Here’s why productivity isn’t growing: The data is wrong, says Paulsen

Wells Capital Management's chief investment strategist, Jim Paulsen, on Friday said he has a simple explanation for why U.S. productivity is lagging while other economic measures rise.

The data is being misstated, he says.

Such a claim is not unprecedented. Former Federal Reserve Chairman Alan Greenspan famously questioned whether productivity was accurately reflecting output in the mid-1990s when the country was in the midst of a technology revolution.

The Labor Department on Tuesday reported U.S. nonfarm productivity — or hourly output per worker — unexpectedly fell in the second quarter , dropping at a 0.5 percent annual rate compared with expectations for a 0.4 percent rise. The report marked the third straight quarterly decline in productivity.

Paulsen said he believes something is amiss because today's productivity data is out of sync with the long-term historical trend.

Throughout the post-World War II era, productivity grew faster than normal when real wages also exceeded average growth, at least until the economic recovery that began in 2009, Paulsen said. But throughout the seven-year recovery, real wages have grown above average, while productivity has lagged the historical average.


"What that means is corporations in this country are paying a resource more of their precious sales dollar — more and more and more — and they're getting less and less and less. I don't think that's probably true. I think one of those things are misstated," he told CNBC's "Squawk Box."

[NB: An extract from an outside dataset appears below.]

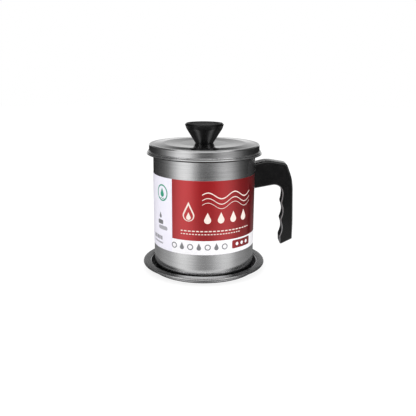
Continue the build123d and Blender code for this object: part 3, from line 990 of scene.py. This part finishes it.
class OILPOT_OT_handle(bpy.types.Operator):
    """Build the moulded side handle and dress the bracket, nut, screw and washer that hold it"""

    bl_idname = "oilpot.handle"
    bl_label = "Handle"

    def execute(self, context):
        pot, handle = settings("oilpot_pot"), settings("oilpot_handle")
        blank = linked_object("handle_blank", self.blank_mesh(pot, handle))
        cutters = [*self.slots(pot, handle), *self.screw_cutters(pot, handle)]
        for cutter in cutters:
            cut = blank.modifiers.new(cutter.name, "BOOLEAN")
            cut.operation = "DIFFERENCE"
            cut.solver = "EXACT"
            cut.object = cutter
        mesh = evaluated_mesh(blank, "side_handle")
        for spare in [blank, *cutters]:
            bpy.data.objects.remove(spare)
        mesh.shade_smooth()
        mesh.set_sharp_from_angle(angle=SHARP_ANGLE)
        # painted highlight along the handle's long rounded edges, kept off the arm in front
        half = handle.width / 2
        start, end = half - handle.rounding, half - 0.05 * handle.rounding
        fade = handle.root_bottom + handle.notch_round
        edge = (handle.edge_highlight_tone, start, end, fade)
        finish = black_moulding("handle phenolic", handle.tone, 0.16, edge)
        add_piece("side_handle", mesh, [finish], "pot", "handle_phenolic", "handle")
        dress_node("handle_bracket", plain_metal("bracket steel", (0.5, 0.5, 0.5), 0.32, 1400.0))
        dress_node("bracket_nut", plain_metal("nut steel", (0.5, 0.5, 0.52), 0.35, 1400.0))
        zinc = plain_metal("zinc plate", (0.6, 0.6, 0.58), 0.28, 2200.0)
        dress_node("handle_screw", zinc)
        dress_node("handle_washer", zinc)
        return {"FINISHED"}

    @staticmethod
    def blank_mesh(pot, handle):
        """The handle before its holes are cut: rows of its outline across it, its edges rounded."""
        path = handle_path(handle, pot.wall)
        half, rounding = handle.width / 2, handle.rounding
        arc = [math.pi / 2 * step / EDGE_STEPS for step in range(EDGE_STEPS + 1)]
        rows = [(-half + rounding * (1 - math.cos(a)), rounding * (1 - math.sin(a))) for a in arc]
        rows = [(-half, rounding + EDGE_SUPPORT), *rows, (-half / 3, 0.0)]
        rows += [(-across, inset) for across, inset in reversed(rows)]
        root_radius = pot.wall + MOULDING_GAP
        shell = bmesh.new()
        loops = []
        for across, inset in rows:
            inner = beside(path, -inset)
            root_x = math.sqrt(root_radius**2 - across**2)
            side = [complex(root_x, inner[0].imag), *inner[1:-1], complex(root_x, inner[-1].imag)]
            loops.append([shell.verts.new((point.real, across, point.imag)) for point in side])
        for here, there in zip(loops, loops[1:]):
            join_rings(shell, here, there)
        shell.faces.new(loops[0])
        shell.faces.new(loops[-1][::-1])
        return outward_mesh("handle_blank", shell)

    @staticmethod
    def slots(pot, handle):
        """Two blocks that cut the bracket's slot: behind its saddle, and over its tongue."""
        half = handle.width / 2 - BRACKET_INSET + SLOT_GAP
        drop = BRACKET_SHEET + SLOT_GAP
        saddle = pot.wall + drop
        tongue_end = pot.wall + handle.tongue + SLOT_GAP
        foot = handle.root_bottom + BRACKET_FOOT_GAP - SLOT_GAP
        above = handle.root_top + 2 * handle.crown_rise + drop
        inner = pot.wall - drop
        floor = handle.root_top - drop
        floor_end = floor + TONGUE_SLOPE * (tongue_end - pot.wall)
        side_views = {
            "saddle_slot": [(inner, foot), (saddle, foot), (saddle, above), (inner, above)],
            "tongue_slot": [
                (inner, floor),
                (pot.wall, floor),
                (tongue_end, floor_end),
                (tongue_end, above),
                (inner, above),
            ],
        }
        cutters = []
        for name, corners in side_views.items():
            shell = bmesh.new()
            ends = [
                [shell.verts.new((x, across, height)) for x, height in corners] for across in (-half, half)
            ]
            join_rings(shell, *ends)
            shell.faces.new(ends[0])
            shell.faces.new(ends[1][::-1])
            cutters.append(linked_object(name, outward_mesh(name, shell)))
        return cutters

    @staticmethod
    def screw_cutters(pot, handle):
        """Two rods along the screw's axis: its hole, and the recess of its head."""
        rods = {
            "screw_hole": (SCREW_HOLE_RADIUS, pot.wall - BRACKET_SHEET, handle.recess_floor + SLOT_GAP),
            "screw_recess": (SCREW_RECESS_RADIUS, handle.recess_floor, handle.reach + handle.rounding),
        }
        cutters = []
        for name, (radius, start, end) in rods.items():
            shell = bmesh.new()
            place = Matrix.Translation(((start + end) / 2, 0, handle.screw_height))
            bmesh.ops.create_cone(
                shell,
                cap_ends=True,
                segments=48,
                radius1=radius,
                radius2=radius,
                depth=end - start,
                matrix=place @ Matrix.Rotation(math.pi / 2, 4, "Y"),
            )
            cutters.append(linked_object(name, outward_mesh(name, shell)))
        return cutters


# ---- strainer ----------------------------------------------------------------------------
FIT_GAP = 0.1 * MILLIMETRE  # round a piece that is dropped or pressed into another
WIRES_AT_A_CROSSING = 2


class OILPOT_OT_strainer(bpy.types.Operator):
    """Build the drop-in strainer cup and the ring that clamps its mesh"""

    bl_idname = "oilpot.strainer"
    bl_label = "Strainer"

    def execute(self, context):
        steel, strainer = settings("oilpot_steel"), settings("oilpot_strainer")
        middle = steel.sheet / 2
        floor = strainer.seat - strainer.depth + middle
        rim = strainer.seat + middle
        collar = rim + strainer.collar_height
        wall = strainer.wall - middle
        collar_wall = strainer.collar - middle
        path = rounded_path(
            [
                complex(strainer.opening, floor),
                complex(wall, floor),
                complex(wall, collar),
                complex(collar_wall, collar),
                complex(collar_wall, rim),
                complex(strainer.rim - strainer.bead, rim),
            ],
            [strainer.corner, steel.draw, steel.draw, strainer.collar_corner],
        )
        outline = sheet_outline(path, steel.sheet, strainer.bead, curl_side=1)
        mesh = turned_mesh("strainer_basket", outline)
        finish = brushed_steel("strainer steel", steel.tone, 0.22, 0.5, 0.004 * MILLIMETRE)
        add_piece("strainer_basket", mesh, [finish], "strainer", "strainer_steel", "strainer_cup")

        floor_top = floor + middle
        over_mesh = floor_top + WIRES_AT_A_CROSSING * 2 * strainer.wire
        ring_top = over_mesh + strainer.ring_sheet
        foot = strainer.mesh + FIT_GAP
        corners = [
            complex(strainer.opening, over_mesh),
            complex(foot, over_mesh),
            complex(foot, floor_top),
            complex(strainer.ring, floor_top),
            complex(strainer.ring, ring_top),
            complex(strainer.opening, ring_top),
        ]
        edges = [strainer.ring_edge, strainer.ring_edge]
        around = rounded_path([*corners[3:], corners[0]], edges)
        mesh = turned_mesh("mesh_clamp_ring", [*corners[1:3], *around])
        add_piece("mesh_clamp_ring", mesh, [finish], "strainer", "strainer_steel", "mesh_ring")
        return {"FINISHED"}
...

Since productivity is more difficult to measure, Paulsen said he believes that piece is what is being misstated.

"If productivity is stronger, then so is growth, which might explain why profits have done so well, why auto sales are at record highs, why we've returned to full employment," he said. "It might explain a lot of things that are tough to explain if we're really only growing sub-2 percent," he said.

Paulsen said he sees evidence of a global economic bounce as central banks around the world ease interest rates to stimulate growth and the U.S. Federal Reserve remains sidelined in its bid to guide rates higher. As evidence, he noted that indexes of economic surprises are mostly higher.

"I think that synchronized policy stimulus might result in a synchronized global bounce, and I kind of think the markets are reflecting that a little bit," he said.

All three major U.S. stock market averages closed at record highs Thursday, a feat Wall Street has not accomplished since December 1999.

Continuous economic growth is the glue that keeps together the low-rate-fueled rise in stock prices, said Tony Crescenzi, market strategist at Pimco. In his view, current growth is sufficient to provide enough cash flow to allow companies to dole out dividends and pay bond investors, but economies around the world are merely growing at stall speed, creating a risky situation.

In such circumstances, investors need to be very selective about what they add to their portfolio, he told CNBC's "Squawk on the Street" on Friday.

"We're looking for securities that will bend but not break if the many stressful scenarios that many people envision do come about," he said. Those include a number of shocks that could emanate from China, the global growth engine, as well as fallout from Britain's vote to leave the European Union.

The diminishing impact of central bank monetary stimulus on economies after years of intervention also raises risks and should make investors leery of merely buying the market, he said.